## Problem requirements
Look through the material and tally each line bearing the word "code". Give only the total.

+++

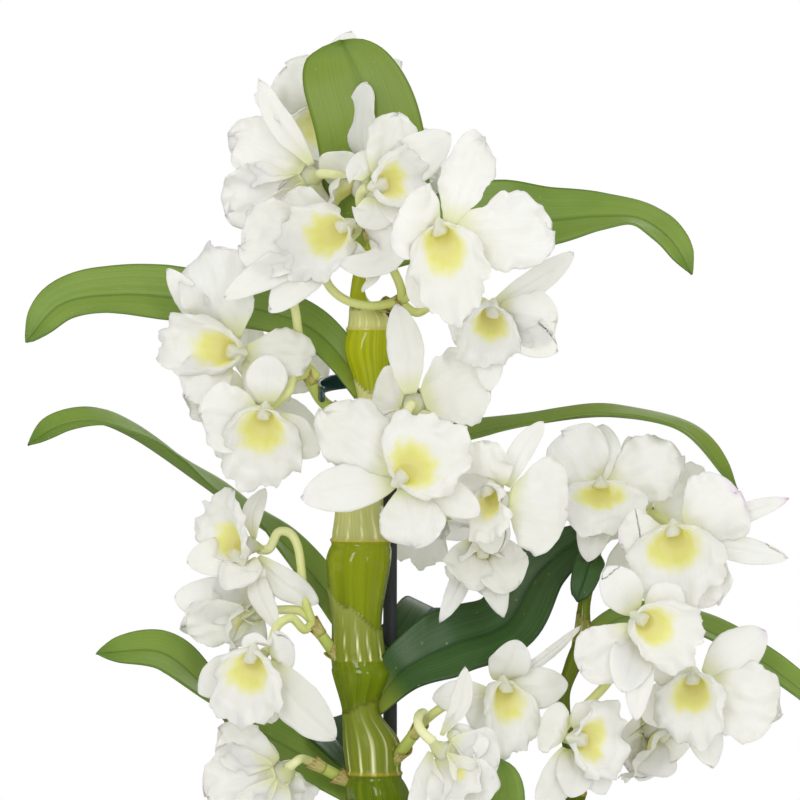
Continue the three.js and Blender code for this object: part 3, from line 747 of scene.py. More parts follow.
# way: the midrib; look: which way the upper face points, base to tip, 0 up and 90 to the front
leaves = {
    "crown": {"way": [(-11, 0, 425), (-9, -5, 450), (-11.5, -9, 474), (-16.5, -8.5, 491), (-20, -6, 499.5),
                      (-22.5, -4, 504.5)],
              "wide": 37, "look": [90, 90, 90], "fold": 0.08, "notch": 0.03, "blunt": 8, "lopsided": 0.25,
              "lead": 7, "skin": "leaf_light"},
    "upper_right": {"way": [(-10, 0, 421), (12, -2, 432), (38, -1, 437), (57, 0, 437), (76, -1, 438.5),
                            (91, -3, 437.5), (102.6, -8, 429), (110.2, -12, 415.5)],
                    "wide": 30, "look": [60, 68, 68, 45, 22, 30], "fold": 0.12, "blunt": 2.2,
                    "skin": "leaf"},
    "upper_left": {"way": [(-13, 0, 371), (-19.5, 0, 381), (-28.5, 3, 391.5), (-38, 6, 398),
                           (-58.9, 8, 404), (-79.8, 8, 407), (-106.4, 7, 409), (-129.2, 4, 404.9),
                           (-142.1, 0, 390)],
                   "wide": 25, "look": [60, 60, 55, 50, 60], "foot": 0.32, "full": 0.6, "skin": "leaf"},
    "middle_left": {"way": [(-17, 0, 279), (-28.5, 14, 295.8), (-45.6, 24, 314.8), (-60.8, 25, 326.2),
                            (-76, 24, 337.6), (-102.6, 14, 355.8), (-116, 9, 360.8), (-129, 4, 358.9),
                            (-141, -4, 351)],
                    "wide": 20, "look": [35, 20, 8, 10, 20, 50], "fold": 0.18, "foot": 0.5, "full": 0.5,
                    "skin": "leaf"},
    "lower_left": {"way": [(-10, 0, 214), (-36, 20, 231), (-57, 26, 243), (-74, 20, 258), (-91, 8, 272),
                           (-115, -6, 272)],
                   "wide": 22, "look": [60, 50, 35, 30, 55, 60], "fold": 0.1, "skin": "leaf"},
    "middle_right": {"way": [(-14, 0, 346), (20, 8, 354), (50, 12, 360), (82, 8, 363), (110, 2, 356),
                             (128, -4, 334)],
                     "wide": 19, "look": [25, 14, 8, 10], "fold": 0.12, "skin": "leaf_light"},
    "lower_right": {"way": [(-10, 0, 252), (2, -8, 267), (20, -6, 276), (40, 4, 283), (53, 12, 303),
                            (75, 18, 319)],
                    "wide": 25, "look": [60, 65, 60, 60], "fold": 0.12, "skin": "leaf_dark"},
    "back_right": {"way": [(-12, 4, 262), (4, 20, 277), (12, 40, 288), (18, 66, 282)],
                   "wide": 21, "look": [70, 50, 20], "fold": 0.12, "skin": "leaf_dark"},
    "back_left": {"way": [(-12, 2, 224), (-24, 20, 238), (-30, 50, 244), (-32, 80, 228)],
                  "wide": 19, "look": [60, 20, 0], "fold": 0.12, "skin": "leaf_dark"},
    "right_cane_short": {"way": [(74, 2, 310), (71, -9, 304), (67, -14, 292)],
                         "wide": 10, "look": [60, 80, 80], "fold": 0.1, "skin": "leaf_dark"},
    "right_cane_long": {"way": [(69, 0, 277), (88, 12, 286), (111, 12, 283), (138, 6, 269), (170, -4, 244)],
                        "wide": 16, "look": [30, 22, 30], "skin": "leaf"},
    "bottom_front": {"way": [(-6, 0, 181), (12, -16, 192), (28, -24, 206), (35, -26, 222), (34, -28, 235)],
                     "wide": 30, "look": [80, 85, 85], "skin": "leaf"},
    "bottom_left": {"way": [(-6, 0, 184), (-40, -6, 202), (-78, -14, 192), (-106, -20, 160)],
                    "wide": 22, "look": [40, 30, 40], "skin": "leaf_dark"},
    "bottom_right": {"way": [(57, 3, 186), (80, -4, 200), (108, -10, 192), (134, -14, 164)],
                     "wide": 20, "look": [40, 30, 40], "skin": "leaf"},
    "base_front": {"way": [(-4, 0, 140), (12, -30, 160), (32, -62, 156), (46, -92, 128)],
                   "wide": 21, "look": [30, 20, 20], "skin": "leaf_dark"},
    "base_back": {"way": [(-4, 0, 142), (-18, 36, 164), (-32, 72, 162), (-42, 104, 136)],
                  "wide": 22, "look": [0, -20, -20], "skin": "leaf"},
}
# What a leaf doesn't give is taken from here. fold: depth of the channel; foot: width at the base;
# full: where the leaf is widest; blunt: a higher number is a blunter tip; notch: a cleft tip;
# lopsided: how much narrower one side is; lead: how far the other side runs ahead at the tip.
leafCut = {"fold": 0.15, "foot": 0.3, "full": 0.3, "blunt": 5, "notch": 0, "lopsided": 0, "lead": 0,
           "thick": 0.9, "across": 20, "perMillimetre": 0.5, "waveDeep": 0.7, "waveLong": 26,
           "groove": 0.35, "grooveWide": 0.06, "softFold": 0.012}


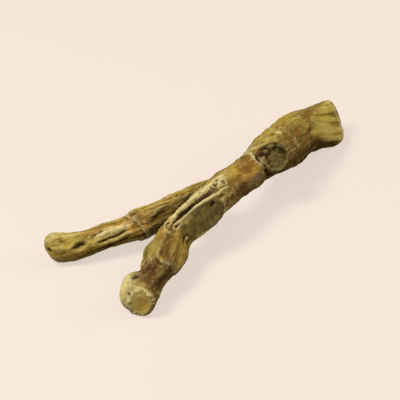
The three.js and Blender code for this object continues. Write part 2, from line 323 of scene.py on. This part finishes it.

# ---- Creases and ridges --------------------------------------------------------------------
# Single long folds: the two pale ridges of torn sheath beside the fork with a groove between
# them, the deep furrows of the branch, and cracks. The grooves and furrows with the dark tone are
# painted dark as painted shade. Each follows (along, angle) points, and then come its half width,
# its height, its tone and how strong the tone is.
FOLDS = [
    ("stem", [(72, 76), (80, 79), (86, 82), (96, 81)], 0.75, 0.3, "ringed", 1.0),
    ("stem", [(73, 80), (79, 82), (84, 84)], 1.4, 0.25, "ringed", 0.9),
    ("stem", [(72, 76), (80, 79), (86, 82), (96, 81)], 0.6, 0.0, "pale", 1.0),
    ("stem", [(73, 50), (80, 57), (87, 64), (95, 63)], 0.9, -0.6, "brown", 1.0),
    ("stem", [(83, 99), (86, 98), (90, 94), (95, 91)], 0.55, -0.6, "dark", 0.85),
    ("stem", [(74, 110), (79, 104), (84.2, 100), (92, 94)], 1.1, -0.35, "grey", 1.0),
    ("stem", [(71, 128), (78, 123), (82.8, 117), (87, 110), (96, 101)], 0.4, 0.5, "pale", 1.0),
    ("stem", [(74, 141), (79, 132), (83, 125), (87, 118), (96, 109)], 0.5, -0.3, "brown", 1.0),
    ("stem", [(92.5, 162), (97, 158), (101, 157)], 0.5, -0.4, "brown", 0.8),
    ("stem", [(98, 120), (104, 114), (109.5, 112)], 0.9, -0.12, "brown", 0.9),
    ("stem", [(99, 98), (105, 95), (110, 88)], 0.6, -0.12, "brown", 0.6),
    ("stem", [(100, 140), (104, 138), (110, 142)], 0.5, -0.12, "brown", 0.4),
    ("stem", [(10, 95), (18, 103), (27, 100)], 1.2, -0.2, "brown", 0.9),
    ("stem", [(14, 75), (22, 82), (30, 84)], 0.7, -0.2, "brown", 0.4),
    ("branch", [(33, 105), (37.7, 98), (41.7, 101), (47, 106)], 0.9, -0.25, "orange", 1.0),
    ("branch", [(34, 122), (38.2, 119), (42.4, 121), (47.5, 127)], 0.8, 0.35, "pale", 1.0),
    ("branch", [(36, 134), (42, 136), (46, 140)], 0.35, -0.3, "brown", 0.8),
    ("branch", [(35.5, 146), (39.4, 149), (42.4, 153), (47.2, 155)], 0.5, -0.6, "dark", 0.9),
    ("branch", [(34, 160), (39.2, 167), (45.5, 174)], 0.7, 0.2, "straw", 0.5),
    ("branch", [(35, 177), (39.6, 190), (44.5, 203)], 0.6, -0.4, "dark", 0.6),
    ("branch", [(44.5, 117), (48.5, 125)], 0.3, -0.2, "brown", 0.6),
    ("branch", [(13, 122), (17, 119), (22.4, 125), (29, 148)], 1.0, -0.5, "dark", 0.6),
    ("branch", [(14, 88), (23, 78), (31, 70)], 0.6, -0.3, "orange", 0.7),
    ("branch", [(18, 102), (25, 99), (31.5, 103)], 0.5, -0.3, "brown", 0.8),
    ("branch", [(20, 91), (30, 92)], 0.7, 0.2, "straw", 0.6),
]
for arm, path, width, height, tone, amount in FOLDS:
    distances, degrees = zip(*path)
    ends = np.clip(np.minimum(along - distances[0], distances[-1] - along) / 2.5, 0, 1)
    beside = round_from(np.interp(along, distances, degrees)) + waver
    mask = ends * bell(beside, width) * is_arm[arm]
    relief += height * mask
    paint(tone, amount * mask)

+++

## Right answer
2